Prompt: Copy out each line featuring the string "piece" from the entries beneath.

Information provided:
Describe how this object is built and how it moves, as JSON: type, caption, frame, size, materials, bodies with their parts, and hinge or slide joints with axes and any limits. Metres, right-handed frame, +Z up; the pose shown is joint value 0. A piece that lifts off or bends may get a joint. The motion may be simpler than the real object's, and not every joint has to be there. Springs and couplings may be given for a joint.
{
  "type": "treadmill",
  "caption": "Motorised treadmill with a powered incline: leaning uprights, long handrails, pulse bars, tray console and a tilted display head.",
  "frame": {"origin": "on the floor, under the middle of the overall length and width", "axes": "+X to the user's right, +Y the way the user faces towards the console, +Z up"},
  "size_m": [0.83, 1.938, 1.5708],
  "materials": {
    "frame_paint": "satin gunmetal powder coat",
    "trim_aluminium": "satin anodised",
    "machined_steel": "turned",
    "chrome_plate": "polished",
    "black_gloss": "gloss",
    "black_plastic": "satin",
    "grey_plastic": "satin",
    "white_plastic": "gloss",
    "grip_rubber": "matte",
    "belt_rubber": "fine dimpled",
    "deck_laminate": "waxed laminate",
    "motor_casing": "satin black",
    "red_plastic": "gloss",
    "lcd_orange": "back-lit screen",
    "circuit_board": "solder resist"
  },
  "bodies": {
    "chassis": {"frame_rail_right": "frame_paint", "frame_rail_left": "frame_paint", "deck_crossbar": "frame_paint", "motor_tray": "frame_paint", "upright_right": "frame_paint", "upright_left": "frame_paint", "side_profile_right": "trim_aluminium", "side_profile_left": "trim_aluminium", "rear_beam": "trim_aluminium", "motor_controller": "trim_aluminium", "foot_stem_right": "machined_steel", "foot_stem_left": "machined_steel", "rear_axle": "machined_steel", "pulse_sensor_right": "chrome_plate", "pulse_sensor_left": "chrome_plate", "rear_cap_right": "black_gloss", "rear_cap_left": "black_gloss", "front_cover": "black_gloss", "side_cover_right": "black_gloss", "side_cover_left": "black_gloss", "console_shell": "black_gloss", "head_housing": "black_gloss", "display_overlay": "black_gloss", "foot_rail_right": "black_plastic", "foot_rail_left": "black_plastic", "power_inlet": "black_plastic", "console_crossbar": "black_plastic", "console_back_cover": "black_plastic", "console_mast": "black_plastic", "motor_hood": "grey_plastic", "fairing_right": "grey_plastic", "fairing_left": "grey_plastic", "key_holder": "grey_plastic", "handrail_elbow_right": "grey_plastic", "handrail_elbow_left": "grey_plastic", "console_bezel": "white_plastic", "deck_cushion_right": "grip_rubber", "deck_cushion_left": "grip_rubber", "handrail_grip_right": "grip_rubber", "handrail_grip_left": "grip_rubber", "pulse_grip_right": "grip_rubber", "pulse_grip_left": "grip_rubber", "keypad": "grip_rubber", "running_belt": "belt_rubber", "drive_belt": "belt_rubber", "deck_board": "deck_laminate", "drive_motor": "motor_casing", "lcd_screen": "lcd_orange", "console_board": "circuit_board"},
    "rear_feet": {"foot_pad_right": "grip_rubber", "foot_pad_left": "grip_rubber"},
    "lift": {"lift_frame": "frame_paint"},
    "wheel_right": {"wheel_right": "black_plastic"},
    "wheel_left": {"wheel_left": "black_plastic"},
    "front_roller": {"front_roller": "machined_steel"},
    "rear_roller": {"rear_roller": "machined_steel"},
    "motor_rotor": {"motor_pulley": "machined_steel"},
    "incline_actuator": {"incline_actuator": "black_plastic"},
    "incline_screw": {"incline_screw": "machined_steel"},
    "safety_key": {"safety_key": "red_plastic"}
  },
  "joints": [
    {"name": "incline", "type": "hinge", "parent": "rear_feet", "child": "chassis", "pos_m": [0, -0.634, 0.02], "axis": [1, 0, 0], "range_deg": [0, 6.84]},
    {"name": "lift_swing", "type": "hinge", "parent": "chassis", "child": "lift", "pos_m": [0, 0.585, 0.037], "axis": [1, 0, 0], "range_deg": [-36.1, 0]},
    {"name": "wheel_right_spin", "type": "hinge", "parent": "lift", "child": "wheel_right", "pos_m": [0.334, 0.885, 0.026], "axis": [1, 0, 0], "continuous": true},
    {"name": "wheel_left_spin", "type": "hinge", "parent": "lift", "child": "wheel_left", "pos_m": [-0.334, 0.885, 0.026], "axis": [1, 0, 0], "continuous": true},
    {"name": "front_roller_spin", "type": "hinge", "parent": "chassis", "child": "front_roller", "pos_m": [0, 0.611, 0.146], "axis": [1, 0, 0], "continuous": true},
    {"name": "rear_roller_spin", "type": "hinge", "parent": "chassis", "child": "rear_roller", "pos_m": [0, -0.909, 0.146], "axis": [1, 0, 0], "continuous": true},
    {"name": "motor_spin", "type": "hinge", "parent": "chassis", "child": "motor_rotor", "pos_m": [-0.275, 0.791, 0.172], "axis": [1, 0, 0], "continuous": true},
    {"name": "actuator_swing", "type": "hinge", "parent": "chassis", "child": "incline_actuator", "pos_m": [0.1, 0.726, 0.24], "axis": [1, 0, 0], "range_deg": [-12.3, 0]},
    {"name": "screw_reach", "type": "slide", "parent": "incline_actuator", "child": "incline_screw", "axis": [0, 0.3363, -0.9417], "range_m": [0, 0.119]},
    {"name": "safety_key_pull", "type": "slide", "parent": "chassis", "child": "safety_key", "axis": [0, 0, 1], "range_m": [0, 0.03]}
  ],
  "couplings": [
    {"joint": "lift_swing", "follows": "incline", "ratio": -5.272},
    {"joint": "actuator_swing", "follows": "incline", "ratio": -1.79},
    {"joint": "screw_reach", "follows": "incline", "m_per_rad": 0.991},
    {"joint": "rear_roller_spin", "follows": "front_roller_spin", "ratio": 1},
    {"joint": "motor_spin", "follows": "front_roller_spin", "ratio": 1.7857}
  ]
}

---

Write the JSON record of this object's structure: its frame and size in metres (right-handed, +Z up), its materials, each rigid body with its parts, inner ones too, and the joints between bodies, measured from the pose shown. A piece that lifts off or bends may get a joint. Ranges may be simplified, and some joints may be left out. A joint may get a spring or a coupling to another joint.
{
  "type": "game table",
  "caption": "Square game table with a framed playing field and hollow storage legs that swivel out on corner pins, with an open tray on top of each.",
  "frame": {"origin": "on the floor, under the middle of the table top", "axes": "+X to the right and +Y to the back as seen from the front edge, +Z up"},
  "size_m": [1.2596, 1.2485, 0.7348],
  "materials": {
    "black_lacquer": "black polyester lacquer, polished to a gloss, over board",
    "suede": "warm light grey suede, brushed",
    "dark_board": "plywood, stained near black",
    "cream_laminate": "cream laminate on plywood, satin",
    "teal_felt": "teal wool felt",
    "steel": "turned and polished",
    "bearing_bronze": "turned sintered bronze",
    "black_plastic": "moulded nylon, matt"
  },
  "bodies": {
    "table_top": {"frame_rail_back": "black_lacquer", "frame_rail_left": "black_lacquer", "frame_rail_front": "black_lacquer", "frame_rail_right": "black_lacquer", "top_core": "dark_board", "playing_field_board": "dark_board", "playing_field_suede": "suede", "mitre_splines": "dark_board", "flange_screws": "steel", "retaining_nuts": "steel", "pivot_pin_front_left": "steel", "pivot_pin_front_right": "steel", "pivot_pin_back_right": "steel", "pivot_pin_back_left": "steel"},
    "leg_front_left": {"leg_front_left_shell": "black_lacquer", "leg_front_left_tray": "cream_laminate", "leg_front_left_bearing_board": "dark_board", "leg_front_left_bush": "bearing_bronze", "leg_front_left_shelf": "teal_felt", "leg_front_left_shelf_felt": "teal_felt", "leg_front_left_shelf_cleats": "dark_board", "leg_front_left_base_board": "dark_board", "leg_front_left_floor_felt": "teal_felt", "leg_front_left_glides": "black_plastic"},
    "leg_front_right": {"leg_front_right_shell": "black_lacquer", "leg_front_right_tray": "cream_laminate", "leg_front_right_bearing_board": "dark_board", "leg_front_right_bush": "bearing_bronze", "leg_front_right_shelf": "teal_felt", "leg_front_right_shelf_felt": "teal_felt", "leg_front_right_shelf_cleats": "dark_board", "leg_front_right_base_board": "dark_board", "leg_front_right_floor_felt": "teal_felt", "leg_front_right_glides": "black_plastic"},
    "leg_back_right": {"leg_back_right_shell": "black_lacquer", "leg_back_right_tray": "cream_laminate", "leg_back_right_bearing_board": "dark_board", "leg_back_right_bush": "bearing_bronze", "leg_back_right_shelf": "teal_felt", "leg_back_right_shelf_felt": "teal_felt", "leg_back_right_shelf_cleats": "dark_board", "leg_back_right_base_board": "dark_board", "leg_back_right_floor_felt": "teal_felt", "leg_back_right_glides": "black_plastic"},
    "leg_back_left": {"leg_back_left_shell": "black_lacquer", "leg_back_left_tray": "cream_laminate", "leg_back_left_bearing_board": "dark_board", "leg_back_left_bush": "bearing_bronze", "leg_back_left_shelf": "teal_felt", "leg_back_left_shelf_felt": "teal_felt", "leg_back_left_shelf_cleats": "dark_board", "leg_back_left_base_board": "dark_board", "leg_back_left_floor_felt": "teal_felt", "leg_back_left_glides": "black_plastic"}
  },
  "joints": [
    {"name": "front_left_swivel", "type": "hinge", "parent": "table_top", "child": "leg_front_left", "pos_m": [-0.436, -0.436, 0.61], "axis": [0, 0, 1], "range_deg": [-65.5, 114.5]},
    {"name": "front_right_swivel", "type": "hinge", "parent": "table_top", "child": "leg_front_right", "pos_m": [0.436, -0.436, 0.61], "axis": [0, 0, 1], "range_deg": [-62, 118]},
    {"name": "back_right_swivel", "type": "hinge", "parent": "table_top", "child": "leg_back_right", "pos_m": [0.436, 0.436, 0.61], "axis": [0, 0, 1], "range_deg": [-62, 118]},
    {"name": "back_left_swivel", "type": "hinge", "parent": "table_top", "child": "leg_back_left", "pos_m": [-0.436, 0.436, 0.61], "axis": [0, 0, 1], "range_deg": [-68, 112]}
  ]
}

* * *

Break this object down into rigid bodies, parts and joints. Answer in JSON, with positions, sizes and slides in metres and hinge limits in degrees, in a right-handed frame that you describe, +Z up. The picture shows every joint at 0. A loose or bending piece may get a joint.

Written answer:
Describe how this object is built and how it moves, as JSON: type, caption, frame, size, materials, bodies with their parts, and hinge or slide joints with axes and any limits. Metres, right-handed frame, +Z up; the pose shown is joint value 0. A piece that lifts off or bends may get a joint. The motion may be simpler than the real object's, and not every joint has to be there. Springs and couplings may be given for a joint.
Write the JSON record of this object's structure: its frame and size in metres (right-handed, +Z up), its materials, each rigid body with its parts, inner ones too, and the joints between bodies, measured from the pose shown. A piece that lifts off or bends may get a joint. Ranges may be simplified, and some joints may be left out. A joint may get a spring or a coupling to another joint.
Break this object down into rigid bodies, parts and joints. Answer in JSON, with positions, sizes and slides in metres and hinge limits in degrees, in a right-handed frame that you describe, +Z up. The picture shows every joint at 0. A loose or bending piece may get a joint.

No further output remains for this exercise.